Description

The Department of National Defence (DND) wishes to connect several northern outposts by a wireless network. Two different communication technologies are to be used in establishing the network: every outpost will have a radio transceiver and some outposts will in addition have a satellite channel.  Any two outposts with a satellite channel can communicate via the satellite, regardless of their location. Otherwise, two outposts can communicate by radio only if the distance between them does not exceed D, which depends of the power of the transceivers. Higher power yields higher D but costs more. Due to purchasing and maintenance considerations, the transceivers at the outposts must be identical; that is, the value of D is the same for every pair of outposts. Your job is to determine the minimum D required for the transceivers. There must be at least one communication path (direct or indirect) between every pair of outposts.

Input

The first line of input contains N, the number of test cases. The first line of each test case contains 1 <= S <= 100, the number of satellite channels, and S < P <= 500, the number of outposts. P lines follow, giving the (x,y) coordinates of each outpost in km (coordinates are integers between 0 and 10,000).

Output

For each case, output should consist of a single line giving the minimum D required to connect the network. Output should be specified to 2 decimal points.

Sample Input

1
2 4
0 100
0 300
0 600
150 750

Sample Output

212.13

題意：

有P個站點需要遠端通訊,它們能通過兩種方式來通訊:無線電和衛星. 如果兩個站點通過兩個衛星接收器(坑,每個站點各一個衛星接收器)來通訊的話,它們直接無論多遠都行且不花錢. 如果兩個站點通過無線電來通訊的話,需要花錢且距離越長花費越大. 現在我們只有S個衛星接收器(也就是說這S個站點無論多遠都可以聯絡到,那麼他們的最小生成樹可以把這S個站點看成一個點,從而少了S-1條邊),所以我們現在需要讓通過無線電通訊的站點間的所有距離中的最大值D勁量小.求這個D的可能最小值?  

思路：

假設沒有衛星接收器,我們需要構建一個最小生成樹才能讓圖連通.且這時候的D值肯定是生成樹上的最長邊.如果此時有2個衛星接收器,為了讓D值最小,我們只需要不斷的新增邊然後使得不連通的兩點變成連通,且最終剩下兩個連通分量即可.(這兩個連通分量可以通過衛星連線起來)
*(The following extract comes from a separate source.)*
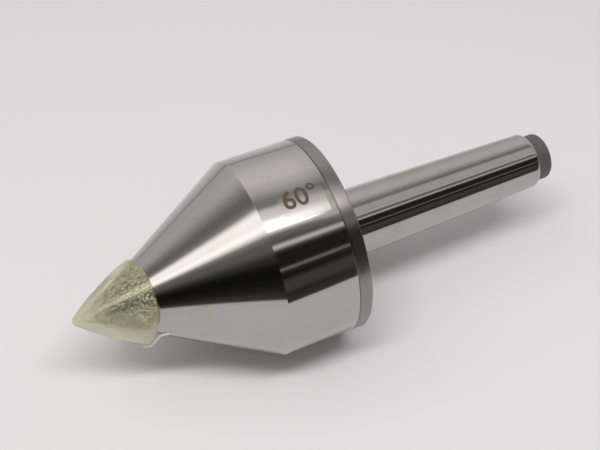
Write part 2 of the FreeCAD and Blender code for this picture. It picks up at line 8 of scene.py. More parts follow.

       所以其實本題要我們做的是,把所有的邊依次新增進去,每次新增邊都使得兩個點連通,當新增到全圖還剩S個連通分量時就行.因為這S個連通分量會通過衛星連線起來. 在新增邊的過程中,我們希望D值最小,即我們新增的邊中邊長最大的那條邊要最小,我們如何做到呢?

       我們只需要把所有邊排序,然後從小到大進行處理.如果當前的邊可以使得兩個不同分量的點連線,就新增,否則不新增.這樣我們新增的最大長度的邊長一定最小.

證明:假設存在更優的解即邊集合{e1,e2…ei}使得整個圖還剩S個連通分量,且該邊集合的最長邊要比我們上訴做法得到的最長邊短. 其實可以看出只要存在一個這種解,我們上訴的選擇方式一定可以選出該解的,因為我們數從邊長小到大選擇的.

       網上很多解法是求最小生成樹,然後將最長的S-1條邊刪除,然後求當前的最長邊.其實這種解法是不嚴謹的.因為你沒法證明最小生成樹的前S-1條最長邊刪除之後得到的S個連通分量後,這些分量中最長邊的值最小(除非你生成最小生成樹的時候是從小到大選邊的).甚至其實最小生成樹與本題關注的都不是同一個問題.只是碰巧能通過最小生成樹刪除邊來解罷了.  

#include<iostream>
#include<cstdio>
#include<algorithm>
#include<cmath>
#include<cstring>
using namespace std;
struct point
{
    double x,y;
}points[250010];
struct edge
{
    int u,v;
    double dist;
    edge(int x,int y,double d):u(x),v(y),dist(d){}
    edge(){}
    bool operator<(const edge &edg)const
    {
        return dist<edg.dist;
    }
}edges[250010];
int fa[250010];
int findest(int u)   //並查集
{
    if(fa[u]==-1)return u;
    else
    {
        fa[u]=findest(fa[u]);
    }
    return fa[u];
}
double getdist(int i,int j)
{
    double x1=points[i].x;
    double y1=points[i].y;
    double x2=points[j].x;
    double y2=points[j].y;
    double dis=sqrt((x1-x2)*(x1-x2)+(y1-y2)*(y1-y2));
    return dis;
}
int main()
{
    int t;
    cin>>t;
    int s,n;
    while(t--)
    {
        memset(fa,-1,sizeof(fa));
        cin>>s>>n;
        for(int i=0;i<n;i++)
        {
            cin>>points[i].x>>points[i].y;
        }
    int cnt=0;
    for(int i=0;i<n;i++)
    for(int j=i+1;j<n;j++)
    {
        edges[cnt++]=edge(i,j,getdist(i,j));
    }
    sort(edges,edges+cnt);
    int num=0;
    double sss;
    for(int i=0;i<cnt;i++)
    {
        int u1=edges[i].u;
        int v1=edges[i].v;
        if(findest(u1)!=findest(v1))  //不存在一個環、。
        {
            fa[findest(u1)]=findest(v1);
            num++;
            if(num==n-s)
            {
                sss=edges[i].dist;
                break;
            }
        }
    }
    //cout<<sss<<endl;
    printf("%.2lf\n",sss);
}
return 0;  //在poj上因為沒有加return 0；W了
}